Photo by Eric Cunningham.

V: Yeah, love the track. And did you guys make it in LA?

CL: Yeah, we made it in LA. She came to my house to work on it. And I basically had a calendar mishap. I forgot that the session was happening. And then there’s Aluna at the front door and I’m like, “Who’s this?” It took me a second and then I was like, “Oh, shit!” It was such an awkward first meeting. I spent the first hour apologizing. And it ended up being really, really good because we were making fun of me so much, it kind of broke the ice.

V: I think I saw that Instagram and thought it was so funny. Last question for you, I know that you’ve got a ton of tour dates this summer. How are you feeling as this is unfolding? What are you looking forward to?

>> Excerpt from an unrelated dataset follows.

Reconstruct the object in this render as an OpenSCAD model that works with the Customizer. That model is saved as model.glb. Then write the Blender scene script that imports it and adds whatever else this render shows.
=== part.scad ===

CL:‘m looking forward to everything. I’m just going to look after myself and keep myself happy and healthy – that’s the main thing. So I’ve just got to eat well, keep making music and enjoy the moments. We’re a third of the way into the year, and I’m feeling really, really good and excited about everything that’s happening. It’s good times. It’s a very nice feeling to have an audience to play the music that I create and seeing it make people happy. So I have many opportunities every week to up my energy.

V: How do you curate the setlist for each show? Does it change ever night?

CL: I don’t really plan anything. I just turn up and read the room, so to speak. I often have an idea of a track I’ll start with, or some options of tracks that I’ll start with and I have a rough way of wrapping up my shows. Everything else in between is based off the vibes. I just figure it out.